Hatte der damalige Bundeskanzler Willy Brandt am 7. Dezember 1970 mit seinem Kniefall in Warschau schon ein deutliches Zeichen der Versöhnung und Aufarbeitung gesetzt, bemüht sich die deutsche Politik spätestens seit dem Fall der Mauer vor 20 Jahren, das Verhältnis zu Polen zu entkrampfen. Mit ihrer "Danziger Erklärung" verurteilten am 29. Oktober 2003 die damaligen Staatspräsidenten Johannes Rau und Aleksander Kwasniewski in der Debatte über die Vertreibungen gegenseitige Schuldzuweisungen und wiesen Entschädigungsansprüche zurück.
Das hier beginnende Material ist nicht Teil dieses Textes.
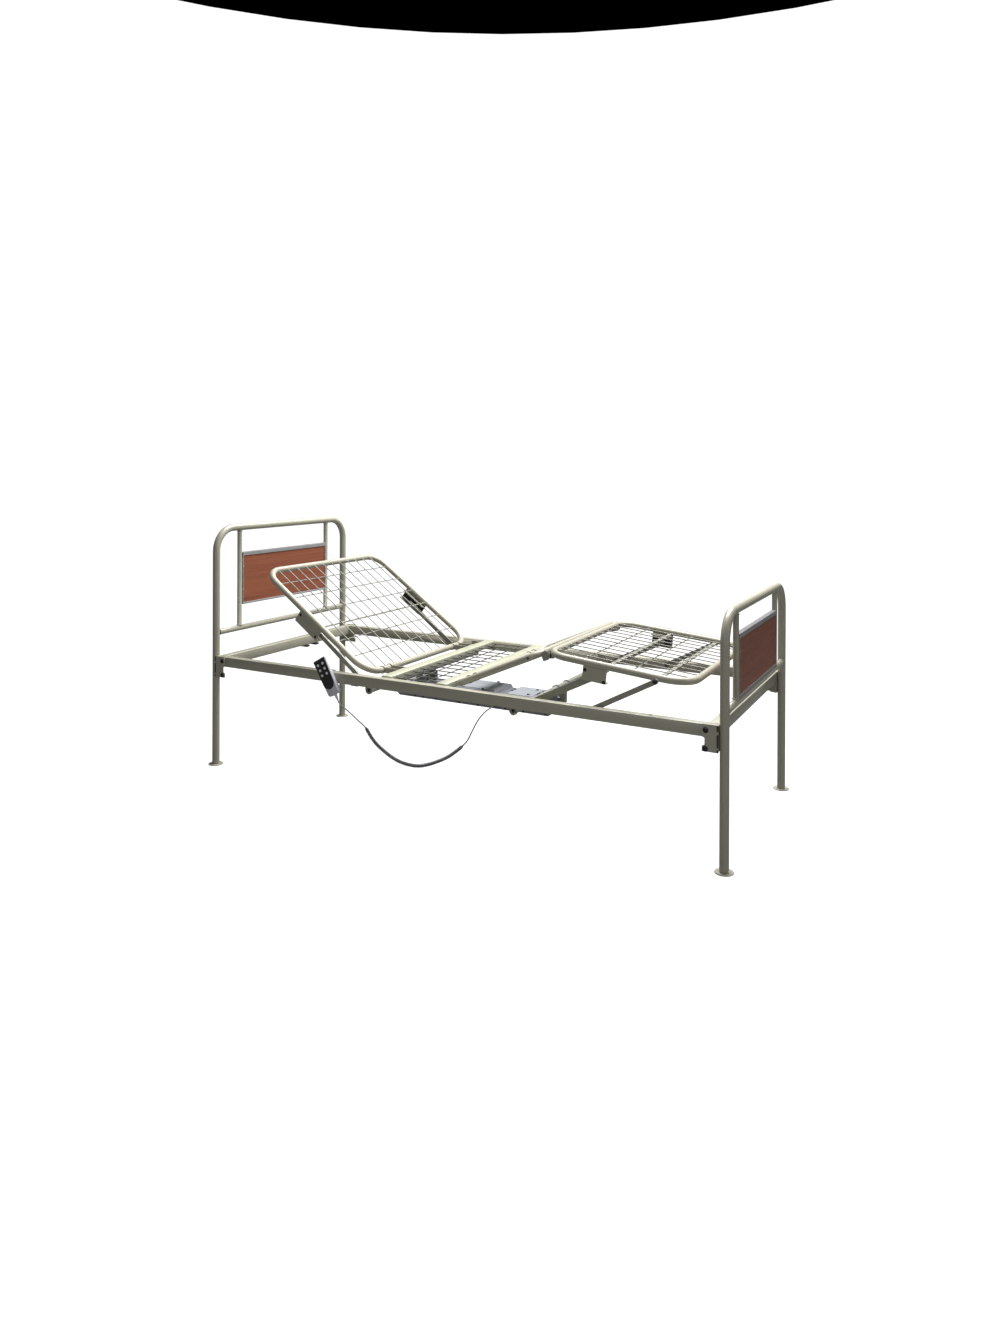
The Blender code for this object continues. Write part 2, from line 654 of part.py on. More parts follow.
def lift_shaft(name, shaft, roller, elbow, web_y, lever, lean, height):
    """Torsion shaft between the rails with two lift arms and the lever that the drive pushes."""
    x, z = shaft
    reach = POST_Y - RAIL_W / 2 - GAP
    base = rod((x, -reach, z), (x, reach, z), SHAFT_R, 24)
    arm_y = web_y - SHEET - 0.0225 - GAP - 0.0002 - ARM_T / 2
    pieces = []
    for _, side in SIDES:
        path = [shaft, elbow, roller] if elbow else [shaft, roller]
        pieces.append(flat_bar(path, height, side * arm_y, ARM_T))
        pin_end = arm_y + ARM_T / 2 + 0.0205
        at = Vector((roller[0], side * arm_y, roller[1]))
        pieces.append(rod(at, (roller[0], side * pin_end, roller[1]), 0.005, 16))
    tip = (x + lever * math.sin(lean), z - lever * math.cos(lean))
    pieces.append(flat_bar([shaft, tip], 0.020, 0.0, 0.012))
    thing = combine(base, pieces)
    axis = axis_empty(f"{name}_axis", x, z)
    thing.data.transform(Matrix.Translation((-x, 0.0, -z)))
    place(thing, name, "steel", axis)
    profile = ((ROLLER_R - 0.001, ROLLER_W / 2), (ROLLER_R, ROLLER_W / 2 - 0.001),
               (ROLLER_R, -ROLLER_W / 2 + 0.001), (ROLLER_R - 0.001, -ROLLER_W / 2),
               (0.0053, -ROLLER_W / 2), (0.0053, ROLLER_W / 2), (ROLLER_R - 0.001, ROLLER_W / 2))
    turn = Matrix.Rotation(math.radians(90.0), 4, "X")
    for side_name, side in SIDES:
        y = side * (arm_y + ARM_T / 2 + 0.0005 + ROLLER_W / 2)
        wheel = solid(turned(profile, turn, 20))
        wheel.location = (roller[0] - x, y, roller[1] - z)
        place(wheel, f"{name.split('_')[0]}_roller_{side_name}", "black_plastic", axis)


def lift_gear():
    roller = from_section(BACK_HINGE, BACK_ANGLE, BACK_ROLLER, -1)
    along = (Vector(roller) - Vector(BACK_SHAFT)).normalized()
    below = Vector((-along.y, along.x))
    elbow = tuple(Vector(BACK_SHAFT) + along * 0.085 + below * 0.022)
    lift_shaft("back_lift_shaft", BACK_SHAFT, roller, elbow, BACK_HALF + 0.0015, BACK_LEVER, 0.0, 0.018)

    knee = from_section(THIGH_HINGE, THIGH_ANGLE, (THIGH_LENGTH + KNEE_AHEAD, -KNEE_BELOW), 1)
    point = (LEG_ROLLER[0], KNEE_BELOW + LEG_ROLLER[1])
    roller = from_section(knee, -CALF_SLOPE, point, 1)
    lift_shaft("leg_lift_shaft", LEG_SHAFT, roller, None, LEG_HALF + 0.0015, LEG_LEVER, LEG_LEVER_LEAN, 0.024)


def stays():
    x, z = STAY_PIVOT
    axis = axis_empty("stay_axis", x, z, -STAY_ANGLE)
    for name, side in SIDES:
        strip = flat_bar([(0.0, 0.0), (STAY_LENGTH, 0.0)], 0.018, side * STAY_Y, STAY_T)
        hole = rod((0.0, side * STAY_Y - 0.01, 0.0), (0.0, side * STAY_Y + 0.01, 0.0), 0.0045, 16)
        place(cut(strip, [hole]), f"calf_stay_{name}", "steel", axis)


# ---- twin drive -------------------------------------------------------------------------------
def drive():
    profile = ((-0.395, 0.308), (-0.385, 0.297), (0.300, 0.297), (0.312, 0.305), (0.312, 0.346),
               (0.296, 0.350), (0.244, 0.350), (0.236, 0.359), (0.112, 0.359), (0.106, 0.350),
               (0.074, 0.350), (0.068, 0.364), (-0.131, 0.364), (-0.140, 0.350), (-0.385, 0.346),
               (-0.395, 0.338))
    body = soften(solid(plate((profile,), 2 * DRIVE_HALF_Y, upright_plane(0.0))), 0.003, 1)
    x, z = BACK_SHAFT
    lx, lz = LEG_SHAFT
    slots = [box((x - 0.056, -SLOT_HALF_Y, 0.303), (x + 0.116, SLOT_HALF_Y, 0.40)),
             box((lx - 0.105, -SLOT_HALF_Y, 0.310), (lx + 0.02, SLOT_HALF_Y, 0.40))]
    body = cut(body, slots)
    hangers = []
    for (cx, cz), reach in ((BACK_SHAFT, (-0.022, 0.022)), (LEG_SHAFT, (-0.060, 0.0))):
        for y in (-0.045, 0.045):
            ring = circle((cx, cz), EYE_R, 24)
            hangers.append(plate((ring, circle((cx, cz), EYE_HOLE)), 0.008, upright_plane(y)))
            top = cz - EYE_HOLE - 0.001
            hangers.append(box((cx + reach[0], y - 0.004, 0.330), (cx + reach[1], y + 0.004, top)))
    place(combine(body, hangers), "drive_housing", "drive_plastic")

    tip = BACK_SHAFT[0]
    half = SLOT_HALF_Y - 0.001
    block = box((tip + 0.011, -half, 0.3033), (tip + 0.071, half, z - BACK_LEVER))
    place(soften(block, 0.001, 1), "drive_slider_head", "black_plastic")
    tip = lx + LEG_LEVER * math.sin(LEG_LEVER_LEAN)
    top = lz - LEG_LEVER
    block = box((tip - 0.071, -half, 0.3103), (tip - 0.011, half, top))
    place(soften(block, 0.001, 1), "drive_slider_foot", "black_plastic")


# ---- handset and cord ---------------------------------------------------------------------------
def button_places():
    """Centres of the buttons in the handset's own plane, as (name, x, z)."""
    rows = ("back", "leg", "both")
    return [(f"button_{row}_{way}", x, HANDSET_H / 2 - 0.022 - 0.021 * index)
            for index, row in enumerate(rows) for way, x in (("up", -0.0125), ("down", 0.0125))]


def handset():
    tilt = Matrix.Translation(HANDSET_CENTRE) @ Matrix.Rotation(HANDSET_TILT, 4, "Y")
    half_w, half_h = HANDSET_W / 2, HANDSET_H / 2
    narrow = half_w - 0.005
    outline = ((-narrow + 0.006, -half_h), (narrow - 0.006, -half_h), (narrow, -half_h + 0.008),
               (half_w, half_h - 0.003), (half_w - 0.003, half_h),
               (-half_w + 0.003, half_h), (-half_w, half_h - 0.003), (-narrow, -half_h + 0.008))
    case = solid(plate((outline,), HANDSET_T, tilt @ upright_plane(0.0)))
    lean = Matrix.Rotation(math.asin((HANDSET_T - HANDSET_THIN) / HANDSET_H), 4, "X")
    behind = tilt @ Matrix.Translation((0.0, HANDSET_T / 2, -half_h)) @ lean
    case = soften(cut(case, [box((-HANDSET_W, 0.0, -0.05), (HANDSET_W, 0.05, 0.25), behind)]), 0.002)
    down = tilt.to_3x3() @ Vector((0.0, 0.0, -1.0))
    turn = Matrix.Translation(tilt @ Vector((0.0, 0.0, -half_h + 0.004))) @ down.to_track_quat(
        "Z", "Y").to_matrix().to_4x4()
    relief = turned(((0.0, 0.026), (0.0036, 0.026), (0.0062, 0.0), (0.0, 0.0)), turn, 16)
    hook_x = HANDSET_CENTRE[0] - 0.0083
    over = box((hook_x - 0.010, -0.4510, RAIL_TOP + 0.0006), (hook_x + 0.010, -0.4046, RAIL_TOP + 0.0036))
    leg = box((hook_x - 0.010, -0.4076, RAIL_TOP - 0.014), (hook_x + 0.010, -0.4046, RAIL_TOP + 0.0036))
    hook = combine(over, [leg])
    place(combine(case, [relief, hook]), "handset_case", "handset_plastic")

    face = -HANDSET_T / 2 - GAP
    pad_half = 0.0270
    low = -0.022
    top = half_h - 0.0035
    pad = [(-pad_half, top), *circle((0.0, low), pad_half, 14, math.pi, math.pi), (pad_half, top)]
    holes = [circle((x, z), BUTTON_R + 0.0006, 16) for _, x, z in button_places()]
    keypad = plate((pad, *holes), 0.0015, tilt @ upright_plane(face - 0.00075))
    place(solid(keypad), "handset_keypad", "black_plastic")
    for name, x, z in button_places():
        start = tilt @ Vector((x, face - 0.0013, z))
        end = tilt @ Vector((x, face - 0.0030, z))
        place(rod(start, end, BUTTON_R, 16), name, "button_plastic")


def cord():
    route = smooth_route(CORD_ROUTE)
    start, end = (CORD_PARTS * index for index in COIL_SPAN)
    stretches = (("cord_handset_lead", route[:start + 1], CORD_STEP, CORD_R),
                 ("cord_curly_part", route[start:end + 1], COIL_STEP, COIL_R),
                 ("cord_drive_lead", route[end:], CORD_STEP, CORD_R))
    for name, points, step, radius in stretches:
        place(tube(even_points(points, step), radius, resolution=2), name, "cord_plastic")
    x, z = GLAND
    turn = Matrix.Translation((x, -DRIVE_HALF_Y - GAP, z)) @ Matrix.Rotation(math.radians(90.0), 4, "X")
    profile = ((0.0, GLAND_LENGTH), (0.0042, GLAND_LENGTH), (0.0060, 0.008), (0.0090, 0.006), (0.0090, 0.0),
               (0.0, 0.0))
    place(solid(turned(profile, turn, 16)), "cord_gland", "black_plastic")


clear_scene()
PARTS = make_collection("hospital_bed")
end_frame("head", -1, HEAD_TOP, HEAD_CROSSBAR, HEAD_PANEL_Z)
end_frame("foot", 1, FOOT_TOP, FOOT_CROSSBAR, FOOT_PANEL_Z)
for side_label, side_sign in SIDES:
    side_rail(side_label, side_sign)
for end_label, end_sign in (("head", -1), ("foot", 1)):
    cross_beam(end_label, end_sign)
    for side_label, side_sign in SIDES:
        corner_bracket(end_label, end_sign, side_label, side_sign)
fixed_seat()
back_section()
leg_sections()
lift_gear()
stays()
drive()
handset()
cord()
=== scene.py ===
"""Looks of the adjustable hospital bed: coated tube, welded wire, laminate, drive, handset and cord."""
import json
import math

import bmesh
import bpy
from mathutils import Matrix, Vector, noise

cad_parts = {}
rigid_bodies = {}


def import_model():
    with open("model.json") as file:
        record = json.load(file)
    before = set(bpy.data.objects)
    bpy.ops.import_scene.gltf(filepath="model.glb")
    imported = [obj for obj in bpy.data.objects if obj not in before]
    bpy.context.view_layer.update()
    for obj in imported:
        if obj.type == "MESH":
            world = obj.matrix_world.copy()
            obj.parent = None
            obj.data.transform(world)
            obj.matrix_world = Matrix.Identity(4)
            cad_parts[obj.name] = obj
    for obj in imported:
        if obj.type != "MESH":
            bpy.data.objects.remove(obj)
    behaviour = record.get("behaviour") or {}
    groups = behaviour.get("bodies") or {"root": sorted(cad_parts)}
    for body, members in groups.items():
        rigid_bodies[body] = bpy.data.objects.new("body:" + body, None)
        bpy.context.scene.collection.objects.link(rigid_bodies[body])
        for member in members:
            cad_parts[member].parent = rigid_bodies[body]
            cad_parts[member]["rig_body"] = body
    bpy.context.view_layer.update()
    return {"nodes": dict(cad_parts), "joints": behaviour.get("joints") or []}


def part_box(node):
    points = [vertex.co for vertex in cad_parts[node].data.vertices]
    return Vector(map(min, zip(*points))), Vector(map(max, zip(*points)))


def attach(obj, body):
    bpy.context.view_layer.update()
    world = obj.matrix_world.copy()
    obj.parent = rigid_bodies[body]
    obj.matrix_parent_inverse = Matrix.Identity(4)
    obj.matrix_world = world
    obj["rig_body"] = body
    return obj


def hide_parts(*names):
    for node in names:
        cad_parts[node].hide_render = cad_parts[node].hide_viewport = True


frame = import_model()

PIVOTS = {joint["name"]: Vector(joint["pos_m"]) for joint in frame["joints"] if "pos_m" in joint}
SIDES = (("right", -1), ("left", 1))

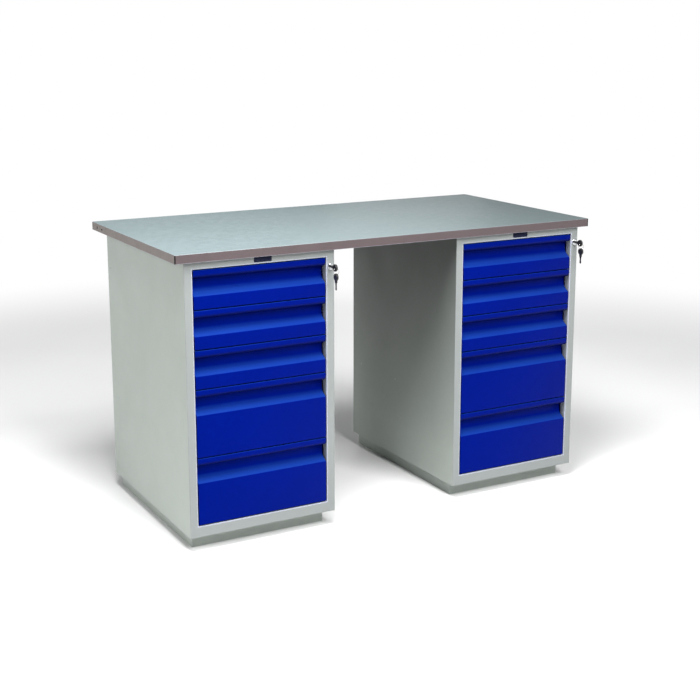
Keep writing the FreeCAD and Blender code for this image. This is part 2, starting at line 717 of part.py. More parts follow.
def make_key_ring(side):
    """A wire ring through the key's bow, hanging square to the lock's axis."""
    ring = doc.addObject("Part::Torus", f"{side}_key_ring")
    bind(ring, "Radius1", "ring_diameter / 2")
    bind(ring, "Radius2", "ring_wire / 2")
    ring.Placement.Rotation = FreeCAD.Rotation(FreeCAD.Vector(1, 0, 0), 90)
    return place_in_pedestal(ring, side, "(pedestal_width - right_stile / 2)", f"-{RING_HOLE_REACH}",
                             RING_HEIGHT)


def make_spare_key(side):
    """The second key, hanging blade down from the lowest point of the ring."""
    body = make_key(f"{side}_spare_key")
    body.Placement.Rotation = FreeCAD.Rotation(FreeCAD.Vector(1, 0, 0), -90)
    hole_height = f"({RING_HEIGHT} - ring_diameter / 2 - {RING_SEAT})"
    return place_in_pedestal(body, side, "(pedestal_width - right_stile / 2)", f"-{RING_HOLE_REACH}",
                             f"{hole_height} - key_hole_offset")


def build_all():
    """Make every piece and return those that become nodes."""
    nodes = [make_worktop_core(), make_worktop_cover(), make_worktop_screws(), make_badge_plates(),
             make_cabinet_runners(), make_lock_bodies()]
    for side in SIDES:
        nodes += [make_side_panel(side, hand) for hand in SIDES]
        nodes += [make_flat_panel(f"{side}_floor_panel", side, "plinth_height"), make_top_panel(side),
                  make_back_panel(side), make_front_frame(side), make_plinth(side)]
        for drawer in DRAWERS:
            nodes += [make_drawer_front(side, drawer), make_drawer_tray(side, drawer),
                      make_drawer_runners(side, drawer)]
        nodes += [make_lock_bar(side), make_lock_plug(side), make_lock_key(side), make_key_ring(side),
                  make_spare_key(side)]
    return nodes


def check_document():
    """Stop if any object failed, or if a pocket took nothing away."""
    for item in doc.Objects:
        failed = [state for state in item.State if state in ("Invalid", "Error")]
        if failed:
            raise RuntimeError(f"{item.Label} failed: {item.State}")
        if item.TypeId == "PartDesign::Pocket" and item.Shape.Volume >= item.BaseFeature.Shape.Volume - 1e-6:
            raise RuntimeError(f"{item.Label} in {item.getParentGeoFeatureGroup().Label} cuts nothing")


def export(nodes):
    """Write each node's shape to parts/NODE.step."""
    os.makedirs("parts", exist_ok=True)
    for node in nodes:
        shape = node.Shape
        if shape.isNull() or not shape.isValid():
            raise RuntimeError(f"{node.Label} has no valid shape")
        shape.exportStep(f"parts/{node.Label}.step")
        box = shape.BoundBox
        print(f"{node.Label}: {len(shape.Solids)} solids, {box.XLength:.1f} x {box.YLength:.1f} x"
              f" {box.ZLength:.1f} mm, low corner {box.XMin:.1f} {box.YMin:.1f} {box.ZMin:.1f}")


NODES = build_all()
doc.recompute()
check_document()
export(NODES)
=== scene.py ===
# %% [markdown]
# # A steel workbench with two drawer pedestals
# The bench has a zinc-coated worktop folded over a wooden core. It stands on two sheet
# steel pedestals, and each one holds five blue drawers behind a grey front frame. A
# cylinder lock with a pair of keys closes all the drawers of a pedestal.
# The model that gives the sizes is loaded first and never moved. The lesson then makes
# the finishes, replaces the pieces that need more shape, and ends with floor, light and
# camera.

# %% load the frame
import math
import bpy
import numpy as np
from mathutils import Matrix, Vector


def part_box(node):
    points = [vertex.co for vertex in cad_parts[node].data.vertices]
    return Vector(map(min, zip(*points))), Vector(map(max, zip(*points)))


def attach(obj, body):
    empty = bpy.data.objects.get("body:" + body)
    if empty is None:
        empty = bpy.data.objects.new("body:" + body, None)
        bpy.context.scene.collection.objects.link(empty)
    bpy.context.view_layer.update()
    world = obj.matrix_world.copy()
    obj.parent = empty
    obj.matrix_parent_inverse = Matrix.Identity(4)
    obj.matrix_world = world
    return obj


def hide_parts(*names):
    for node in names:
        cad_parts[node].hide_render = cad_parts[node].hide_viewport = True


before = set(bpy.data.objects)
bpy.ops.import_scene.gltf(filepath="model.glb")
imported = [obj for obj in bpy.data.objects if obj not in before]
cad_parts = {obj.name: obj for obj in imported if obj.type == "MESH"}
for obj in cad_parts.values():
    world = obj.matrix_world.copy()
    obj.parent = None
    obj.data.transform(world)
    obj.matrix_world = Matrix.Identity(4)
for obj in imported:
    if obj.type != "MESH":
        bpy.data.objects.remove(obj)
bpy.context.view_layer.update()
MM = 0.001
SIDES = ("left", "right")
DRAWERS = (1, 2, 3, 4, 5)

# %% [markdown]
# ## Wiring a finish
# Every finish is a node tree. Writing a tree by hand repeats the same three lines for
# each node, so two small helpers add a node with its values and join two sockets. They
# keep the recipes below short enough to read as recipes.

# %% node helpers
def start_finish(name):
    """A new finish: its material, its node tree and its main shader node."""
    material = bpy.data.materials.new(name)
    material.use_nodes = True
    tree = material.node_tree
    return material, tree, tree.nodes["Principled BSDF"]


def node(tree, kind, settings=None, **values):
    """Add one node; settings are its options and values are its unlinked sockets."""
    made = tree.nodes.new(kind)
    for option, value in (settings or {}).items():
        setattr(made, option, value)
    for socket, value in values.items():
        name = socket.replace("_", " ")
        if isinstance(value, bpy.types.NodeSocket):
            tree.links.new(value, made.inputs[name])
        else:
            made.inputs[name].default_value = value
    return made


def maths(tree, operation, first, second=0.0):
    """One arithmetic step between two sockets or numbers."""
    made = tree.nodes.new("ShaderNodeMath")
    made.operation = operation
    for index, value in enumerate((first, second)):
        if isinstance(value, bpy.types.NodeSocket):
            tree.links.new(value, made.inputs[index])
        else:
            made.inputs[index].default_value = value
    return made.outputs[0]


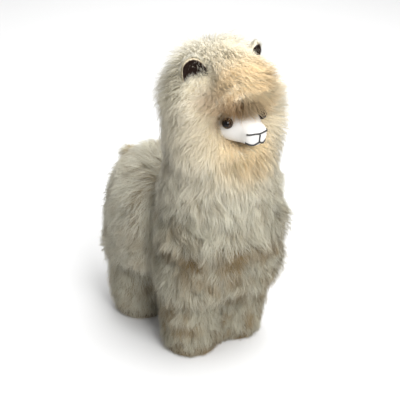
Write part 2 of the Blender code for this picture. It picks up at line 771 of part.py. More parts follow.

Beide Länder sind Nachbarn und haben Gemeinsamkeiten wie im Norden das Meer, im Süden die Berge und im Osten die Hauptstadt. Der Westen ist reicher, der Osten ärmer, die Menschen trinken gerne Bier und leben in 16 Bundesländern oder ebenso vielen Woiwodschaften. Jugendaustausch, Schulbuchkonferenzen und Regierungskonsultationen aber können nicht verhindern, dass Vorurteile über polnische Klempner, Klischees über deutsche Autos, die ohne Fahrzeughalter auf wundersame Weise nach Polen gelangen, und auch Angst vor der vermeintlichen Übermacht Deutschlands das Verhältnis immer wieder beeinträchtigen. Besonders 2005 bis 2007 unter der national-konservativen Regentschaft der Brüder Lech Kaczynski (Präsident) und Jaroslaw Kaczynski (Ministerpräsident) waren die Kontakte zwischen Warschau und Berlin angespannt. Mittlerweile ist Letzterer abgewählt, sein Nachfolger Donald Tusk seit November 2007 im Amt. Tusk und Angela Merkel pflegen einen freundschaftlich-pragmatischen Umgang. Doch der ist immer wieder in Gefahr: Wegen des Streits um Steinbach hatte Tusk überlegt, den Hamburg-Besuch abzusagen. Wladyslaw Bartoszewski sagt, er habe den Premier "überzeugt, doch zu kommen". Deutschland und Polen gehören laut Bartoszewski zur europäischen Familie. "Und Probleme müssen in der Familie besprochen werden."